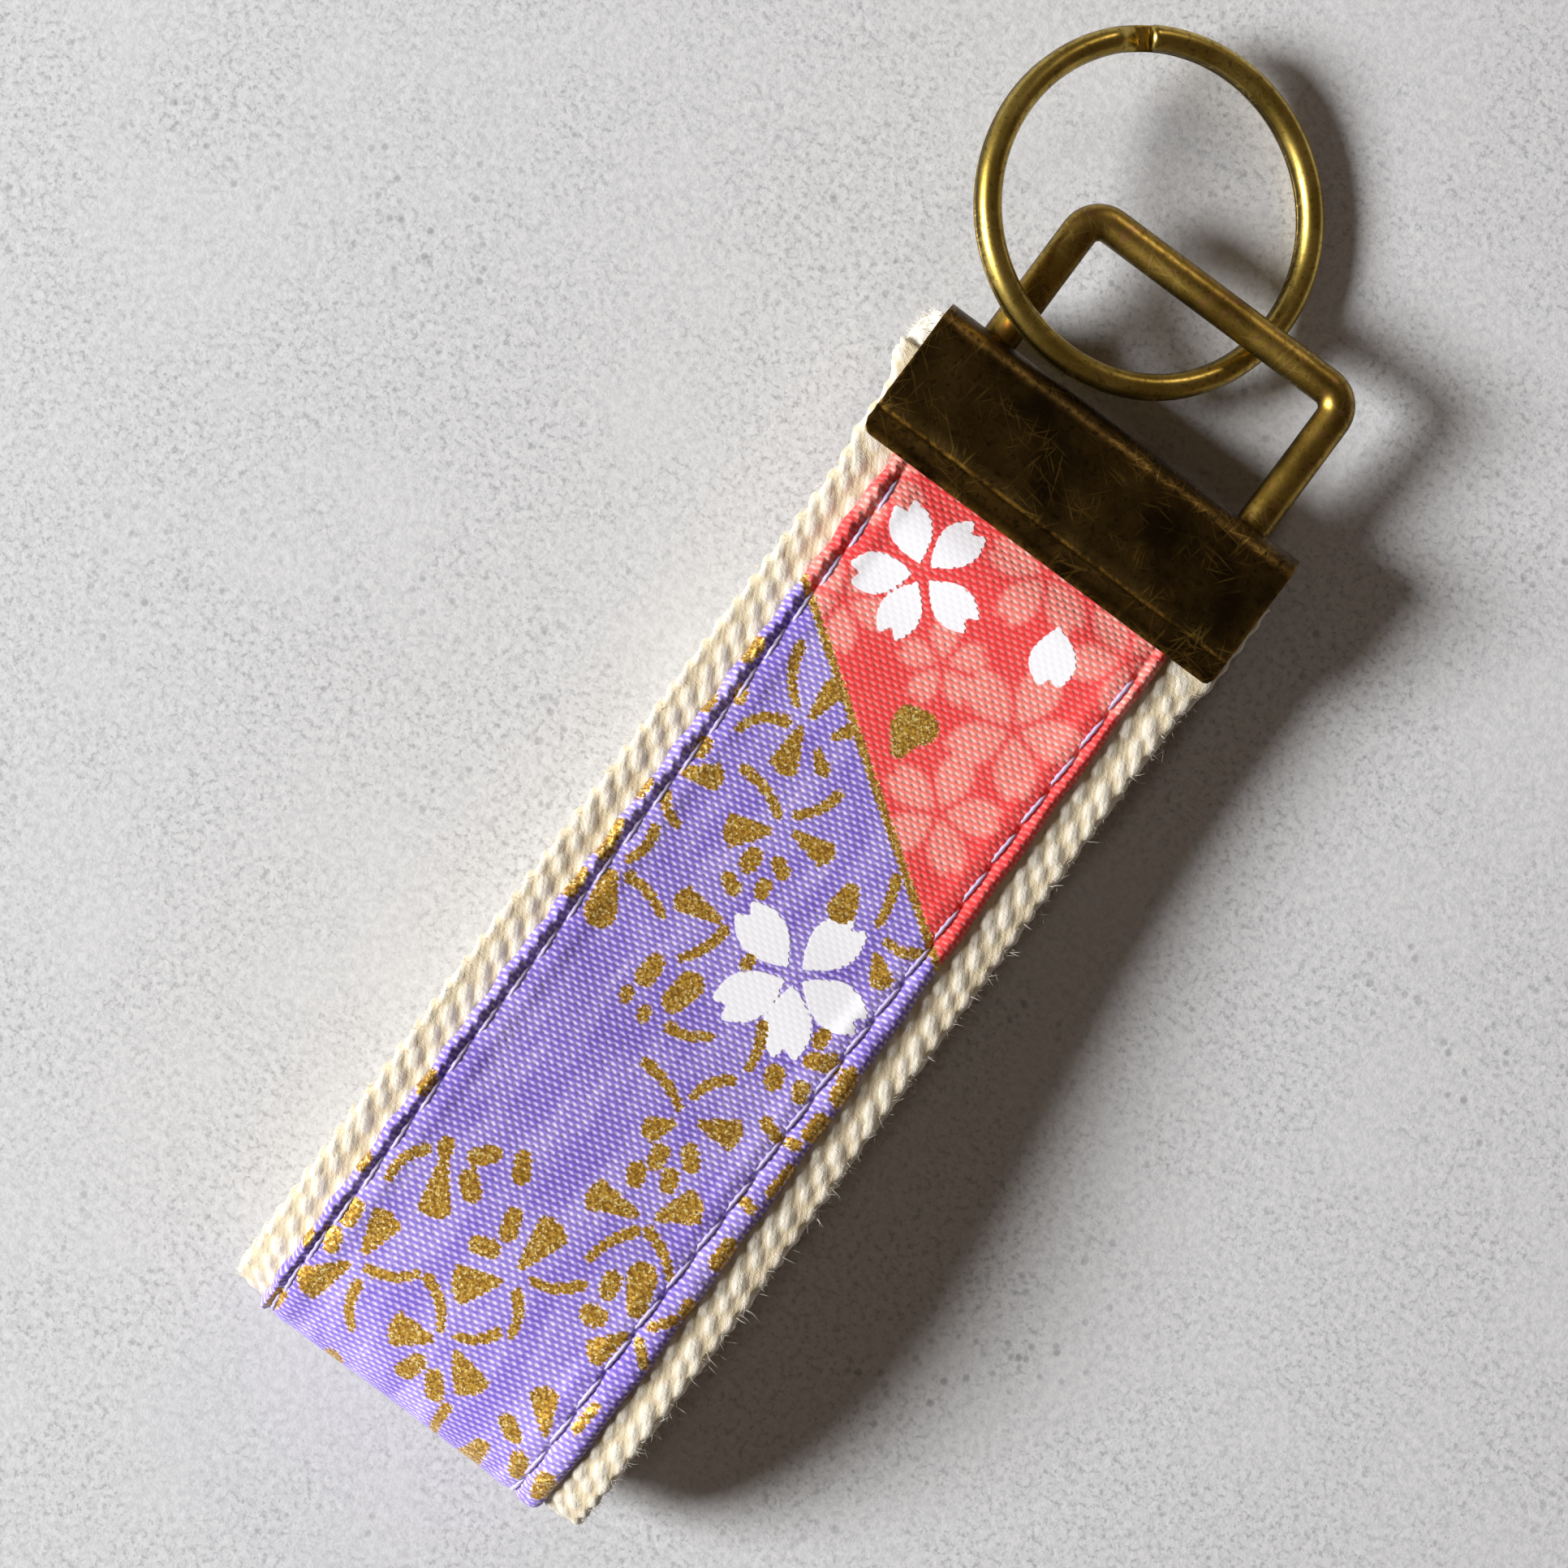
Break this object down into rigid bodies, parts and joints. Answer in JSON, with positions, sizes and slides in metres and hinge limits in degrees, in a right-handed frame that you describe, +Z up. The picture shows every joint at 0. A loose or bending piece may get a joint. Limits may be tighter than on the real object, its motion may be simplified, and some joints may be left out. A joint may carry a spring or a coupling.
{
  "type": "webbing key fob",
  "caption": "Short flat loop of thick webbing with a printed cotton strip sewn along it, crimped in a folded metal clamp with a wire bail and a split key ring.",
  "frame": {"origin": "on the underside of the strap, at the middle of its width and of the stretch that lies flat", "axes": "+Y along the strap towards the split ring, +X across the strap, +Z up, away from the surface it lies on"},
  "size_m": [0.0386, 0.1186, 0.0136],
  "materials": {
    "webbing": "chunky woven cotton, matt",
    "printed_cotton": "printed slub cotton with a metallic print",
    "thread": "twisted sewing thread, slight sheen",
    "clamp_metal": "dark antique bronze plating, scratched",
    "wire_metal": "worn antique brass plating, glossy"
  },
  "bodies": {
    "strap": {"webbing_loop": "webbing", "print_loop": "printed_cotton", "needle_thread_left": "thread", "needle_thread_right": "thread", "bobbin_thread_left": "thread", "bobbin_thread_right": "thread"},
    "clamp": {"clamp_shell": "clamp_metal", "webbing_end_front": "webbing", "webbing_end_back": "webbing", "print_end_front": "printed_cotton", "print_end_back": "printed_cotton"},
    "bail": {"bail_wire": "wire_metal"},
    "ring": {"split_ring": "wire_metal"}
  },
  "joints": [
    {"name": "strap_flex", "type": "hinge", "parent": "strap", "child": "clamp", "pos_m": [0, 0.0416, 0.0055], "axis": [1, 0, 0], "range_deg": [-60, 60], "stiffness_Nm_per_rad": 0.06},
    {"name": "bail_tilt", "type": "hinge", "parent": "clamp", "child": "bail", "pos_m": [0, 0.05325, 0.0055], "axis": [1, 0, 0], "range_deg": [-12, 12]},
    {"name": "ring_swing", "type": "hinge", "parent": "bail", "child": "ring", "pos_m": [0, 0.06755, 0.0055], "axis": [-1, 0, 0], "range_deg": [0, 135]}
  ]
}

—————

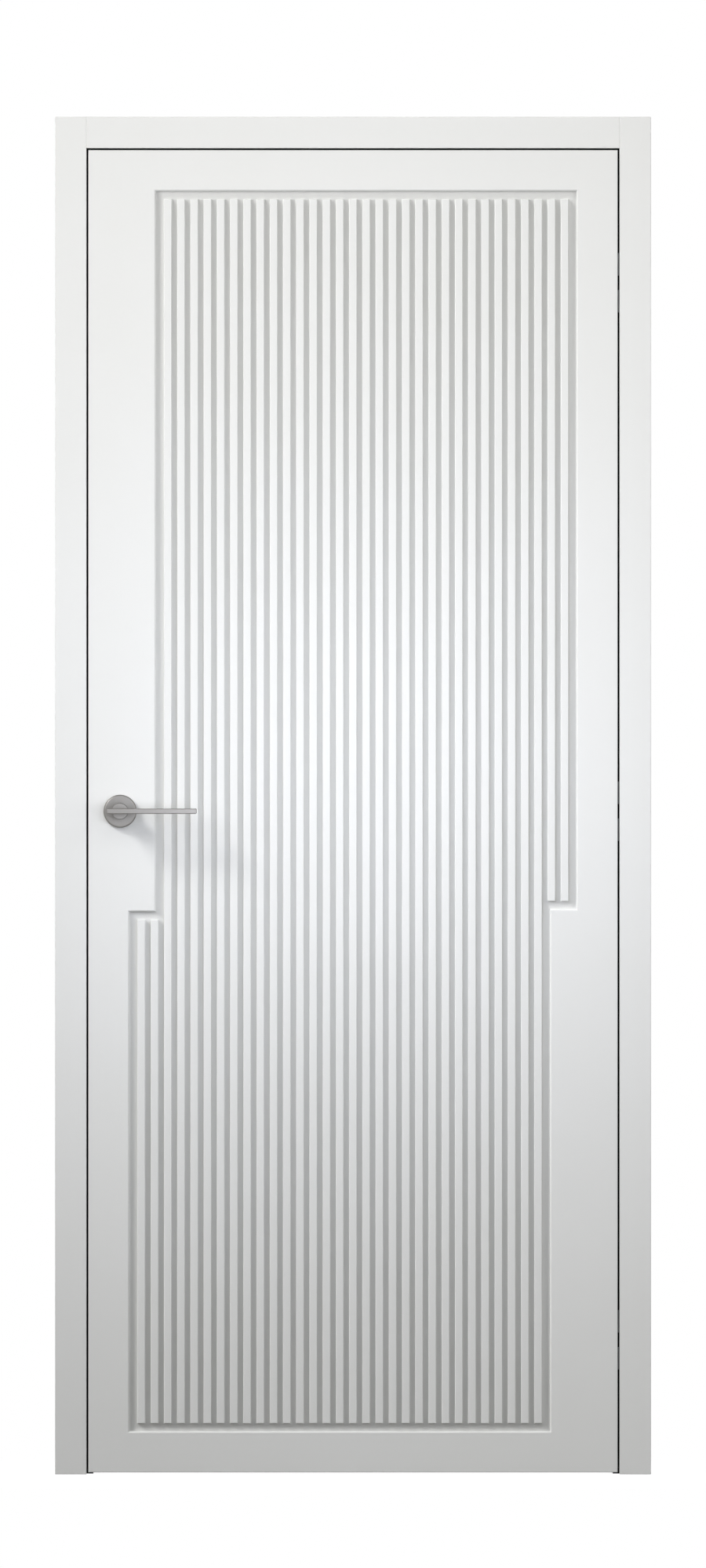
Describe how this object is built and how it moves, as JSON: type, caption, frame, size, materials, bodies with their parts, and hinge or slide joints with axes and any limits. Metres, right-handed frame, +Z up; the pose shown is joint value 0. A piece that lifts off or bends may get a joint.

—————

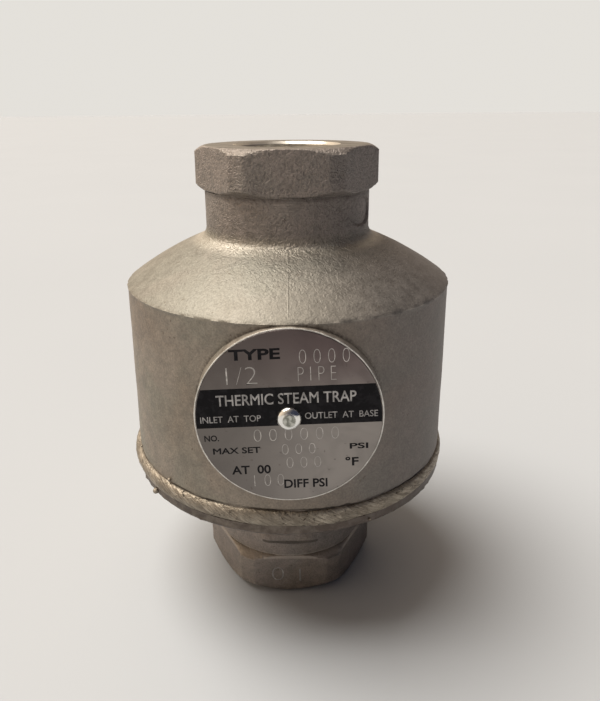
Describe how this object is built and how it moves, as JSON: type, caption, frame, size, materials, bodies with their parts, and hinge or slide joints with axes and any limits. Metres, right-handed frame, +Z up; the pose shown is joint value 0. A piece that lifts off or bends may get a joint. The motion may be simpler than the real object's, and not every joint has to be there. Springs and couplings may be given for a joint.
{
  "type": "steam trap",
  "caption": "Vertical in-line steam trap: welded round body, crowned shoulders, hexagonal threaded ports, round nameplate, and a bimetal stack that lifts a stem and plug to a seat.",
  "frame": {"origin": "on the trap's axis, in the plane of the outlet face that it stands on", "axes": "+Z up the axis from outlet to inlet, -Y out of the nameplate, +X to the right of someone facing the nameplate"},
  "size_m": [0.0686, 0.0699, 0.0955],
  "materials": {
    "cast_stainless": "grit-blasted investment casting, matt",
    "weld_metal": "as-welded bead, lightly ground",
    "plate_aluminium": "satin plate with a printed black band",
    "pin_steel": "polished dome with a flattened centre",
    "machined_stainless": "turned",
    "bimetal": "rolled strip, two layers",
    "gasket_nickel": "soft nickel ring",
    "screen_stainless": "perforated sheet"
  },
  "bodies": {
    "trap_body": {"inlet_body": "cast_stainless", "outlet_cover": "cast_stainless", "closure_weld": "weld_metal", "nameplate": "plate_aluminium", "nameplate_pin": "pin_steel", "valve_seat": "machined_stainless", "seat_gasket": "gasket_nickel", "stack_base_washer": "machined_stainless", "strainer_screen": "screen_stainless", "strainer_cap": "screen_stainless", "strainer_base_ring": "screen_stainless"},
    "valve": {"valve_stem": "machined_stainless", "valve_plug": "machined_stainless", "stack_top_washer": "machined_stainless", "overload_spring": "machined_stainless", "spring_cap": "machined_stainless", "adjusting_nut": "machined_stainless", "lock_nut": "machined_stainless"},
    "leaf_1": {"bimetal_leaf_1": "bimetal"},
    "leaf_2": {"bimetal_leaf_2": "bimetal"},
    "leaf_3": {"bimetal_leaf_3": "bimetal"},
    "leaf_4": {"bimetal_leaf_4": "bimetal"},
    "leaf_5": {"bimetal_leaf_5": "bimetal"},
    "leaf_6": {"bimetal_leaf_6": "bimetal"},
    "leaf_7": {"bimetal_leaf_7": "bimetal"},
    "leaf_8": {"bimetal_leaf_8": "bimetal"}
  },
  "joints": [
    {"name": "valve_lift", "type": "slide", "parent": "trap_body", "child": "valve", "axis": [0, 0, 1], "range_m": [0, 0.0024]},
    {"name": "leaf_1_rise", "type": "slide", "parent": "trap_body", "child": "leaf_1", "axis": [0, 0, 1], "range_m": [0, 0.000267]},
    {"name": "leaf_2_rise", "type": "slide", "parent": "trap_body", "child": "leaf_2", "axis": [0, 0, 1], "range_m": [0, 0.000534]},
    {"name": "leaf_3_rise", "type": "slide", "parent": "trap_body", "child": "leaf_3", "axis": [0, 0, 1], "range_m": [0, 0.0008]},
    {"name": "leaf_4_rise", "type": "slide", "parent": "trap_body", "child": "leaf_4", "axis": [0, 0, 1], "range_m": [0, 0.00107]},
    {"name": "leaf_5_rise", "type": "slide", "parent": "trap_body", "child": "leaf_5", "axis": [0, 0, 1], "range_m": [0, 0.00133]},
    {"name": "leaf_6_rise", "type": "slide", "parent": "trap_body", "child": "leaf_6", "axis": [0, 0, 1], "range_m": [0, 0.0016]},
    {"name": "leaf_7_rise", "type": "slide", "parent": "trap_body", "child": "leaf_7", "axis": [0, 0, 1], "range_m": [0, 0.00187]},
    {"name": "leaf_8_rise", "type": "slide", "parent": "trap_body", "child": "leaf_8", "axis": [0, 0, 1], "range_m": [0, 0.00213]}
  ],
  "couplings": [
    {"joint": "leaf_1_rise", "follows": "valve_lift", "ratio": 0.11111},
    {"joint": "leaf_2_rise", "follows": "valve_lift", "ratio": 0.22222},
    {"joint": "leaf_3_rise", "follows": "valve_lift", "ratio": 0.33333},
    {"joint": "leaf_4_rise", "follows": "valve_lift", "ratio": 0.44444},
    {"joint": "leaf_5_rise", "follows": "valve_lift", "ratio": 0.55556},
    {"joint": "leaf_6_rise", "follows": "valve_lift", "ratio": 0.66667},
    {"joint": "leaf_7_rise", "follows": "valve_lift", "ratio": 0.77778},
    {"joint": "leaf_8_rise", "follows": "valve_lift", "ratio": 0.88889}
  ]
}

—————

Pull out all lines containing the word "frame" from the entries above.

Solution to this task:
Break this object down into rigid bodies, parts and joints. Answer in JSON, with positions, sizes and slides in metres and hinge limits in degrees, in a right-handed frame that you describe, +Z up. The picture shows every joint at 0. A loose or bending piece may get a joint. Limits may be tighter than on the real object, its motion may be simplified, and some joints may be left out. A joint may carry a spring or a coupling.
  "frame": {"origin": "on the underside of the strap, at the middle of its width and of the stretch that lies flat", "axes": "+Y along the strap towards the split ring, +X across the strap, +Z up, away from the surface it lies on"},
Describe how this object is built and how it moves, as JSON: type, caption, frame, size, materials, bodies with their parts, and hinge or slide joints with axes and any limits. Metres, right-handed frame, +Z up; the pose shown is joint value 0. A piece that lifts off or bends may get a joint.
Describe how this object is built and how it moves, as JSON: type, caption, frame, size, materials, bodies with their parts, and hinge or slide joints with axes and any limits. Metres, right-handed frame, +Z up; the pose shown is joint value 0. A piece that lifts off or bends may get a joint. The motion may be simpler than the real object's, and not every joint has to be there. Springs and couplings may be given for a joint.
  "frame": {"origin": "on the trap's axis, in the plane of the outlet face that it stands on", "axes": "+Z up the axis from outlet to inlet, -Y out of the nameplate, +X to the right of someone facing the nameplate"},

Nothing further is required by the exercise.